Who do you think worms all the cattle in India? Those cattle do have a natural resistance to parasites. I only worm an animal that has an unthrifty appearance. A bovine that appears in great condition should be able to tolerate a minimal level of parasites. Did the American Indians worm the buffalo?

Do you see any animals that need worming.
I only remember worming 2 animals in the last 12 months. This herd is coming out of Winter having had no grain, cubes or hay.


----------



## ramiller5675 (Mar 31, 2009)

Do the feral cattle in India have a calf each and every year? How many of those calves survive to weaning age, yearling age, or breeding age?


----------



## MO_cows (Aug 14, 2010)

Agman, your cattle look good. How much better could they look and how many more pounds would you have to sell if they weren't carrying a load of parasites??


----------



## countryfied2011 (Jul 5, 2011)

I'm just curious as how you can tell for certain they dont have worms....my horses all look good and healthy...but yet I wormed the other day and I found a couple of botfly larvae in one of the mares piles...yes I go looking after I worm..lol

Didnt find any in the Jerseys. And didnt find any in the other horses...except for a fecal count I dont see how anyone can be for certain. Maybe cattle are different..if so let me know how?


----------



## Gabriel (Dec 2, 2008)

This short article doesn't speak directly to wormers, but it makes my point better than I did. http://farmprogress.com/blogs-i-like-tweet-ranchers-forage-business-6872 You must look at the health of the whole and realize that interfering in one area affects the others.


----------



## haypoint (Oct 4, 2006)

Gabriel said:


> Let me start by saying that I do worm my goats, so I don't sit on my hands _all the time_. But cattle are not goats and should not need to be wormed. How often do you worm yourself? Humans can and do get worms, but it's unusual and it's when they've been living very unhealthily. Same for cattle. In an environment that has a low worm load they'll develop resistance. If there's a high worm load in the whole herd you should change your management, if it's just a couple then cull them, you don't want those genetics!
> 
> Wormers are hard on soil life. Healthy soil life is the base of the pasture pyramid, if you destroy it the top will suffer, even if it's not visible to the human eye. We should always look at the whole, not just any given part.

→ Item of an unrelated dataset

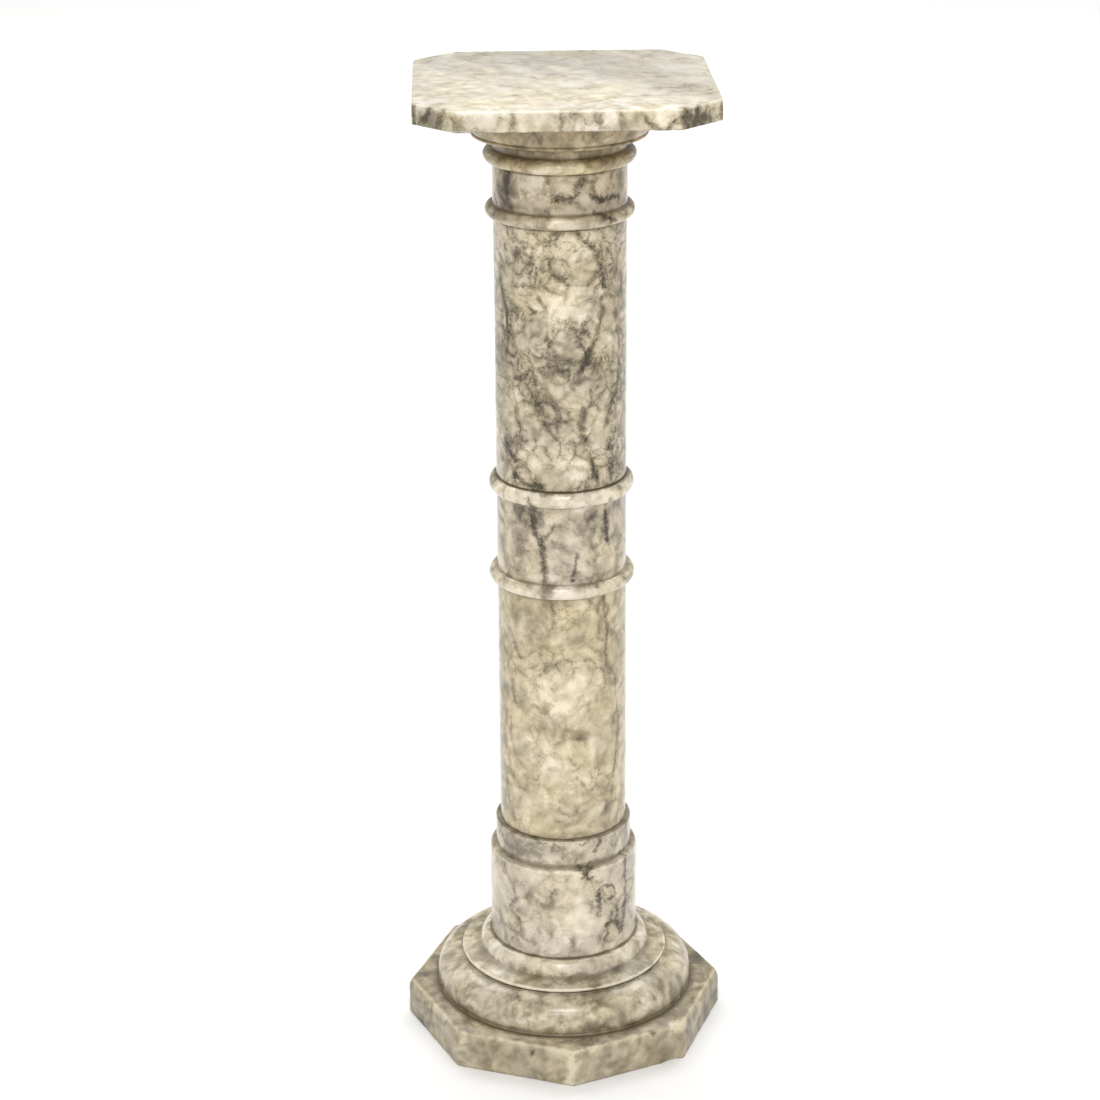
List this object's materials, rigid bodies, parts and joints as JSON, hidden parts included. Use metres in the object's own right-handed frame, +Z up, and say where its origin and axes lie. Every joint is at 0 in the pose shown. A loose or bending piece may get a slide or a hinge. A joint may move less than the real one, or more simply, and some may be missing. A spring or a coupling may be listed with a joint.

http://consumer.healthday.com/Article.asp?AID=675209 Maybe worms in humans isn't as unusual as we might think.


----------



## Gabriel (Dec 2, 2008)

haypoint said:


> http://consumer.healthday.com/Article.asp?AID=675209 Maybe worms in humans isn't as unusual as we might think.


Interesting article, thanks for the link. 



> Tapeworm infection is common in Third World countries because of inadequate sanitation and hygiene...


----------



## haypoint (Oct 4, 2006)

Gabriel said:


> Interesting article, thanks for the link.


 40,000 to 160,000 each year in the United States


----------



## Gabriel (Dec 2, 2008)

haypoint said:


> 40,000 to 160,000 each year in the United States


True, but: "The good news is that good hygiene and food preparation can prevent it."

So in reference to the original post, _don't force your cattle to graze closely over their own poop. _


----------